■ Objective: Copy out each line below that has the word "lifts" in it.

— START Data provided —

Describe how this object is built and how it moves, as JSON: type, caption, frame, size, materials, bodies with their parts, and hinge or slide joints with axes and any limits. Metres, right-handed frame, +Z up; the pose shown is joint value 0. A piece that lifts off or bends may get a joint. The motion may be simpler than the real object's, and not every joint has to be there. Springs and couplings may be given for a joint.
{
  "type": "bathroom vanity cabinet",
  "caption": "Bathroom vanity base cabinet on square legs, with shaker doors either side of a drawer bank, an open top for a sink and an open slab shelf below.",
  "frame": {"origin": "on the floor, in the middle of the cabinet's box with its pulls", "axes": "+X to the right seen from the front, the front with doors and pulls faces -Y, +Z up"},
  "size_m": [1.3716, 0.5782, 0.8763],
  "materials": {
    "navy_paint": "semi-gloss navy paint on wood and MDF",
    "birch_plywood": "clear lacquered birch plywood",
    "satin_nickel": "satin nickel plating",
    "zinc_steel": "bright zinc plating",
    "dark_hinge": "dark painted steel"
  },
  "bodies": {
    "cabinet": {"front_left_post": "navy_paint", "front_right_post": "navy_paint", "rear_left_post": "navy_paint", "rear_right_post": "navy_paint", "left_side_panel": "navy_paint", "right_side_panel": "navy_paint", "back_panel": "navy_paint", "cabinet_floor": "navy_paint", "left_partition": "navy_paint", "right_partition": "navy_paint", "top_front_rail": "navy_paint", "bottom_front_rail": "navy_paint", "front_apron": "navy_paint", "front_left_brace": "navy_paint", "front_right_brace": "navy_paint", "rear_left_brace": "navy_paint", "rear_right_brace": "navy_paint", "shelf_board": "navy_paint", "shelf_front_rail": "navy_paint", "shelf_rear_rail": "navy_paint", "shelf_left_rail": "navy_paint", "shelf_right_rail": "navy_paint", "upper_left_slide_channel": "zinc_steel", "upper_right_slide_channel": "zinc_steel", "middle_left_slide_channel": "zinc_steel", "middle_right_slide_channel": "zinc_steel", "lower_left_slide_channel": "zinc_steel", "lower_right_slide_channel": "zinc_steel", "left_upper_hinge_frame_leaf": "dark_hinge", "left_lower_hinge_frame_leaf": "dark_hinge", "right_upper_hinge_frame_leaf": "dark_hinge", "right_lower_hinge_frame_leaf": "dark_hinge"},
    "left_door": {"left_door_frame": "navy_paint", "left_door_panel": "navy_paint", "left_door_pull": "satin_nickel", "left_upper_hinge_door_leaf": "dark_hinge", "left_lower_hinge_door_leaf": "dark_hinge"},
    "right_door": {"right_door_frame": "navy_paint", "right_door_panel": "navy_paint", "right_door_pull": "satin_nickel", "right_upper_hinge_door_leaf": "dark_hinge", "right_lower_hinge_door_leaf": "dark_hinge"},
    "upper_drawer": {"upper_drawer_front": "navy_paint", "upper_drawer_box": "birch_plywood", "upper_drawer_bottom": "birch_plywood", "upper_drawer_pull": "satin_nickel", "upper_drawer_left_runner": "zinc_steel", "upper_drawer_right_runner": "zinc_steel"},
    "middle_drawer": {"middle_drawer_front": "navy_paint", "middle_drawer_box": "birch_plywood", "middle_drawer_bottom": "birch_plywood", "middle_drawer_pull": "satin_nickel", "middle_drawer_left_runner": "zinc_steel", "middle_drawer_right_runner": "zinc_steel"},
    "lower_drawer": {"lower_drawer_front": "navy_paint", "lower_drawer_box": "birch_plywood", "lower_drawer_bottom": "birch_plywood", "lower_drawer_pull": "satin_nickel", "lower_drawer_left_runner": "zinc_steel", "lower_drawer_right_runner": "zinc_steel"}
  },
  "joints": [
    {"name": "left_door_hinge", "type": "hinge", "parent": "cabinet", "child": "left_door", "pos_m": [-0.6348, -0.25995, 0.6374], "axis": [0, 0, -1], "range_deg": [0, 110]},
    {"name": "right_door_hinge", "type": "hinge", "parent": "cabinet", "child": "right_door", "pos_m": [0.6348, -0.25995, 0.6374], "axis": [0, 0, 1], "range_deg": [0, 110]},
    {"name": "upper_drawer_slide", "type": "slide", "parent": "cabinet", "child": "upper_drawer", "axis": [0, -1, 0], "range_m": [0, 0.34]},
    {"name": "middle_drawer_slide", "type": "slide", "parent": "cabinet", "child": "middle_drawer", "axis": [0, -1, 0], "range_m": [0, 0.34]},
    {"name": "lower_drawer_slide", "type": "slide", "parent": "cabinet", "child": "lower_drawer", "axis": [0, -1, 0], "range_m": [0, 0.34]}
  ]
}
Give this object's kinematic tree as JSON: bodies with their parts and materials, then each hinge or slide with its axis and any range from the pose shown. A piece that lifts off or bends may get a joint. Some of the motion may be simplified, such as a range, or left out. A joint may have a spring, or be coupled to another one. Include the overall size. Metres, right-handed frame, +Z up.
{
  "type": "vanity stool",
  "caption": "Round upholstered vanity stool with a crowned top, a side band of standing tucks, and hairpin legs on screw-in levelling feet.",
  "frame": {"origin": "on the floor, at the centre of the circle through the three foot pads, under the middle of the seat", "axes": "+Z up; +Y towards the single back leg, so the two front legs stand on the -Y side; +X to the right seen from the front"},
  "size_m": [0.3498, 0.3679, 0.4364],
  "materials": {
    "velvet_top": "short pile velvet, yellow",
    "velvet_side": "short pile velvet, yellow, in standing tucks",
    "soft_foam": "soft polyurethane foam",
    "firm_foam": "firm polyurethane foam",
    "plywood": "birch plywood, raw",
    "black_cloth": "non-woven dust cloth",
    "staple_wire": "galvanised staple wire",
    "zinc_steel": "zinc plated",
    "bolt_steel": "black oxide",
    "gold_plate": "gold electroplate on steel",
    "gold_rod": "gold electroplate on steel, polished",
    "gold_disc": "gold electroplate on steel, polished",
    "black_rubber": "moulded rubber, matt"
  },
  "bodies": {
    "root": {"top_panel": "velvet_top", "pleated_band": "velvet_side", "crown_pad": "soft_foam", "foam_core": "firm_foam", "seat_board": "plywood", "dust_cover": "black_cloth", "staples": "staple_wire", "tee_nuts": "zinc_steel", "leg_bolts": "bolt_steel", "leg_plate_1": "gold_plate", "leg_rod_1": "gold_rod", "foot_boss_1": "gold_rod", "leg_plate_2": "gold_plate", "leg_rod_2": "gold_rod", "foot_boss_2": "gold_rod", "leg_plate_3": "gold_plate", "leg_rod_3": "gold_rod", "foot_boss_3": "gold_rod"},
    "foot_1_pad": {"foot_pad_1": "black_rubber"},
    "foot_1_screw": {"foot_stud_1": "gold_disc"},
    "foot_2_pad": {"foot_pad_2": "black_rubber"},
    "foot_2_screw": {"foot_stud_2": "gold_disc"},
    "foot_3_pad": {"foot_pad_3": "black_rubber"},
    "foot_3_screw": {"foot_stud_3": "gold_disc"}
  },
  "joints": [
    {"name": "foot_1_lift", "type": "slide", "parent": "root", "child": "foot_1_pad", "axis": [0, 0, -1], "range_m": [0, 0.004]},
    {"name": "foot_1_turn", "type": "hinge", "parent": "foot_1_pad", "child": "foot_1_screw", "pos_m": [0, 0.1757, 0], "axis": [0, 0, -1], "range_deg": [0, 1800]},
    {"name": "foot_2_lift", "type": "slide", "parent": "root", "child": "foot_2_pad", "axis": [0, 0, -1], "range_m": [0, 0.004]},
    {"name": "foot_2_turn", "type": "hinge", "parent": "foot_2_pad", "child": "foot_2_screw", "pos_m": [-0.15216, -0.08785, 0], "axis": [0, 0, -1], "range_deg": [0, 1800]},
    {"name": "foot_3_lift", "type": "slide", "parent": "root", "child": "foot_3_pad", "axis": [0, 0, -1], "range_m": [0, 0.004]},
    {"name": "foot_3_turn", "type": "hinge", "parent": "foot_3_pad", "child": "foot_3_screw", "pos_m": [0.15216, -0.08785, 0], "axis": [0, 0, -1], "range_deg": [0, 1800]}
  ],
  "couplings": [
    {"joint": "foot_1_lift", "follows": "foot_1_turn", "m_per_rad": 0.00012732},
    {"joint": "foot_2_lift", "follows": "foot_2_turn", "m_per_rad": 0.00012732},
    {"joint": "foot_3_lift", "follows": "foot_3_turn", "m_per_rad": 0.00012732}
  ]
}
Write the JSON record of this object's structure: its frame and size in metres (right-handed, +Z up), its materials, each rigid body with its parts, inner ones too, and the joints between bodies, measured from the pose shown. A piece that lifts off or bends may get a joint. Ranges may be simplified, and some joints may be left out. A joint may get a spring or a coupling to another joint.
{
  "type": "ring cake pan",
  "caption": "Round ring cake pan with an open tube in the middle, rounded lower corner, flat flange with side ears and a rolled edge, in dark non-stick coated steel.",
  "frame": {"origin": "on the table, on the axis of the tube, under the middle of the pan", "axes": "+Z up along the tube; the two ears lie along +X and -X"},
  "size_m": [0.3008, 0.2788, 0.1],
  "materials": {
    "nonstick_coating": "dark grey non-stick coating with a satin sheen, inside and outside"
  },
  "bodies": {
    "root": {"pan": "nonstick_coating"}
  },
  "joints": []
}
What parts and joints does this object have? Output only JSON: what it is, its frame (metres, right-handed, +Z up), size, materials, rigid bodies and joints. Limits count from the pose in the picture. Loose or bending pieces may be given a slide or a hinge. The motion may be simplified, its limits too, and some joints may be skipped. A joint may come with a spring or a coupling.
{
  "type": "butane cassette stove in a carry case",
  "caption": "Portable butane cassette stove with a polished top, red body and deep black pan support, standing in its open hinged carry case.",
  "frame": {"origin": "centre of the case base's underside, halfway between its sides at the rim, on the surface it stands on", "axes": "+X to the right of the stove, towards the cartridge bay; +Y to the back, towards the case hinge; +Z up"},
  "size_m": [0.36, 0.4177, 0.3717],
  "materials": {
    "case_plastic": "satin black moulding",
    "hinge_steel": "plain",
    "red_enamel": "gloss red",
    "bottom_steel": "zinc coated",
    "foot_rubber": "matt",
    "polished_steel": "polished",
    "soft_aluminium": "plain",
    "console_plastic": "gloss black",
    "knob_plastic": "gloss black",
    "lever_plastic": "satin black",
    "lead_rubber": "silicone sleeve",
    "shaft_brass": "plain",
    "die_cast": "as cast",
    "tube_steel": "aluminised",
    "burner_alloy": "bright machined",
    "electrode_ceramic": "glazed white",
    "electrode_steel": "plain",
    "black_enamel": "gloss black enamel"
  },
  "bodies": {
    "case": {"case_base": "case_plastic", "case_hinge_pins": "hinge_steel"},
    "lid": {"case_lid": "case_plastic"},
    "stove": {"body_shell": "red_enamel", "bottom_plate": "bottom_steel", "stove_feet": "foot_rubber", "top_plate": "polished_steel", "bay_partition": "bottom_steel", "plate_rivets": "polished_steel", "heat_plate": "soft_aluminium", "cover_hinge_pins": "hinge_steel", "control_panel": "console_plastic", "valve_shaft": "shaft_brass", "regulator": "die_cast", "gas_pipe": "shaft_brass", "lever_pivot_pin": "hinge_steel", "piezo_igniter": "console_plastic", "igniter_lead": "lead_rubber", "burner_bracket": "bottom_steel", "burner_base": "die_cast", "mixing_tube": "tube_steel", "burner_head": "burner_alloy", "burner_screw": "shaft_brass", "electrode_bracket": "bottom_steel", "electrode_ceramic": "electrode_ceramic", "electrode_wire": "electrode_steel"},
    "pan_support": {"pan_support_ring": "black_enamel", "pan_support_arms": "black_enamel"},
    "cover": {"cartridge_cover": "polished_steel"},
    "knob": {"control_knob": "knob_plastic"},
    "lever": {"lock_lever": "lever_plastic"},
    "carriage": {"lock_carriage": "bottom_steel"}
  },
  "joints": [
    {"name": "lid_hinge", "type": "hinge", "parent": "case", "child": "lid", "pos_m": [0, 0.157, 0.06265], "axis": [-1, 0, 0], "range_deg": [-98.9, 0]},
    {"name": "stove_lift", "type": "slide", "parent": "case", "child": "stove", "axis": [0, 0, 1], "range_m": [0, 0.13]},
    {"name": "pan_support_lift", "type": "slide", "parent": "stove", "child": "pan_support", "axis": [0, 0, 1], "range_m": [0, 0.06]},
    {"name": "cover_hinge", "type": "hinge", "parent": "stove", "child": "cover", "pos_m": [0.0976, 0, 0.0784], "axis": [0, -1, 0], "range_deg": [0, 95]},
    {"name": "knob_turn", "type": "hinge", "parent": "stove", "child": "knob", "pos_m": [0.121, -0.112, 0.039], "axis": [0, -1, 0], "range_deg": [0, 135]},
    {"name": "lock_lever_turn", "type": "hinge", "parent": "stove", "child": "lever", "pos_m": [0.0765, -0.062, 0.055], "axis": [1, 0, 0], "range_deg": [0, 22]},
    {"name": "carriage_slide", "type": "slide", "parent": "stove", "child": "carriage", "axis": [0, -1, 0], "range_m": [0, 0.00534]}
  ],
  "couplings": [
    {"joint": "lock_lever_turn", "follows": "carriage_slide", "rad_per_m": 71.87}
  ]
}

— END Data provided —

■ Completed exercise:
Describe how this object is built and how it moves, as JSON: type, caption, frame, size, materials, bodies with their parts, and hinge or slide joints with axes and any limits. Metres, right-handed frame, +Z up; the pose shown is joint value 0. A piece that lifts off or bends may get a joint. The motion may be simpler than the real object's, and not every joint has to be there. Springs and couplings may be given for a joint.
Give this object's kinematic tree as JSON: bodies with their parts and materials, then each hinge or slide with its axis and any range from the pose shown. A piece that lifts off or bends may get a joint. Some of the motion may be simplified, such as a range, or left out. A joint may have a spring, or be coupled to another one. Include the overall size. Metres, right-handed frame, +Z up.
Write the JSON record of this object's structure: its frame and size in metres (right-handed, +Z up), its materials, each rigid body with its parts, inner ones too, and the joints between bodies, measured from the pose shown. A piece that lifts off or bends may get a joint. Ranges may be simplified, and some joints may be left out. A joint may get a spring or a coupling to another joint.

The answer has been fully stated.